Lindy put her conviction into immediate action by approaching Youth For Christ and volunteering to participate in an outreach venture that soon became known as Prison Network Ministries, with which she was to serve for the next eight years.

It was this involvement that eventually led Lindy to UNOH, through “recruiting” Anji Barker to enlist as a volunteer with PNM. During 2000, Lindy had several involvements with UNOH, including living in Kelvin Grove for three weeks while teaching at a local school, and undertaking the two-week Mission Exposure course. At this time she was also gaining experience in supportive accomodation by serving as a relieving lead tenant in Youth For Christ homes for teenagers at risk.

After a pivotal conversation in Melbourne with the founding director of InnerChange [an urban mission group in America similar to UNOH], John Hayes — “he worked on me for two hours”, says Lindy — she realised that joining UNOH was the next natural step, and she signed up to do her apprenticeship the following year (2001). And the rest is history in the making.

Of her involvement with the Rainbow Church, Lindy says: “For me, Rainbow has been the most life-giving church community I’ve ever been a part of. It’s really family for me — a place of freedom to just be yourself, with very little pretence. We’re a community of strugglers, with no-one pretending to have it all together. There’s an incredibly deep sense of acceptance, and of companionship on the journey.

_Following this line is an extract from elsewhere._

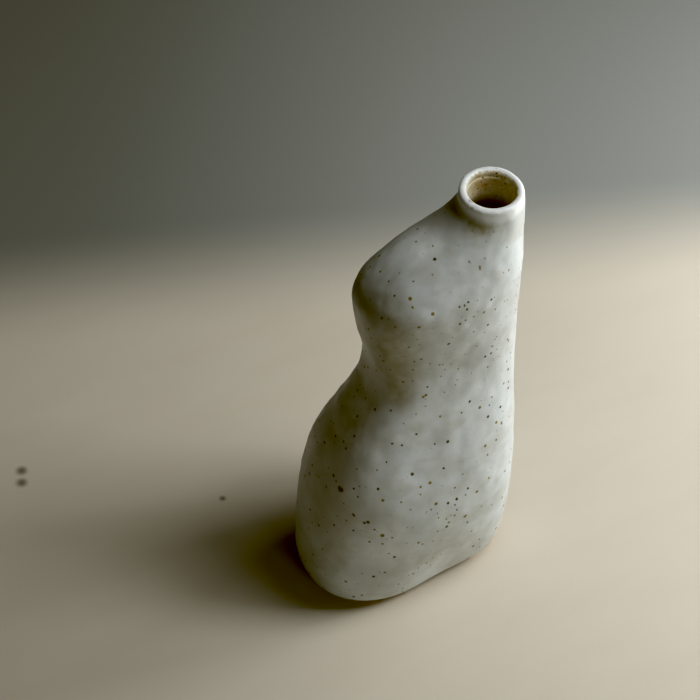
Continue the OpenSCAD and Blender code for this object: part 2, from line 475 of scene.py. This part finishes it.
def specks_group():
    """Scattered grains of iron: a mask with soft edges and a random tone for each grain."""
    nodes, source, target = new_group(
        "Iron specks",
        [("Place", VECTOR, None), ("Per Metre", FLOAT, 200.0), ("Radius", FLOAT, 0.12),
         ("Share", FLOAT, 0.5), ("Edge", FLOAT, 0.4)],
        [("Mask", FLOAT), ("Tone", FLOAT)],
    )
    wobble = nodes.add(
        "ShaderNodeTexNoise",
        inputs={"Vector": source.outputs["Place"], "Scale": 1400.0, "Detail": 1.0},
    )
    shift = nodes.add("ShaderNodeVectorMath", operation="SCALE", inputs={"Scale": 0.0004})
    nodes.feed(wobble.outputs["Color"], shift.inputs[0])
    place = nodes.add("ShaderNodeVectorMath", operation="ADD")
    nodes.feed(source.outputs["Place"], place.inputs[0])
    nodes.feed(shift.outputs[0], place.inputs[1])
    cells = nodes.add(
        "ShaderNodeTexVoronoi",
        inputs={"Vector": place.outputs[0], "Scale": source.outputs["Per Metre"]},
    )
    parts = nodes.add("ShaderNodeSeparateColor", inputs={"Color": cells.outputs["Color"]})
    size = nodes.math("MULTIPLY", source.outputs["Radius"],
                      nodes.step(parts.outputs[0], 0.0, 1.0, 0.5, 1.3))
    soft = nodes.math("MULTIPLY", size, nodes.math("SUBTRACT", 1.0, source.outputs["Edge"]))
    spot = nodes.step(cells.outputs["Distance"], size, soft)
    there = nodes.math("LESS_THAN", parts.outputs[1], source.outputs["Share"])
    nodes.feed(nodes.math("MULTIPLY", spot, there), target.inputs["Mask"])
    nodes.feed(parts.outputs[2], target.inputs["Tone"])
    return nodes.tree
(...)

“The people of Rainbow are my true heroes, with their courage to face and battle through some very difficult life circumstances. They have definitely brought the Gospel alive to me as we journey together, seeking to follow Jesus through life’s struggles and celebrations.”

Lindy says she has sensed for many years a God-given heart of compassion for people who have never had a safe place they can call home — a place where they feel they belong. “So UNOH’s practice of hospitality and community building are integral to any sense of my own calling”, she says.

Another key thrust to her calling and mission is “to do what I can to challenge and mobilise mainstream Christians to become more radical in living simply, prioritising the poor, and taking discipleship more seriously.”

Lindy believes our churches could be doing much more to identify in practical ways with their Lord’s concern for the poor. In echoing the essential message of the Parable of the Sheep and the Goats in Matthew 25, Lindy resonates with this quotation from Helmut Thielecke: “Tell me how much you know of the sufferings of your fellow man, and I’ll tell you how much you’ve loved him.”

And quoting Barbara Brown Taylor, Lindy says her experience of life is a real testimony to the truth that “the opposite of rich is not poor — it’s free”.

Free in what sense? “Free from the demands imposed by the values and lifestyles pursued by the world. Free to be with people who know their need of God, and eachother. Free from the many distractions that draw us away from the things that really matter to God. Free to pursue those things that keep us true to the path of following Jesus.”

Lindy’s first thirty years have been devoted to discovering this rare and life-giving kind of freedom, and empowering others to find it also. Whatever may happen next in her radically committed and Christ-emulating life journey, there’s no doubt that with Lindy in her current role as acting leader, the Melbourne chapter of UNOH continues to be in very safe and special hands.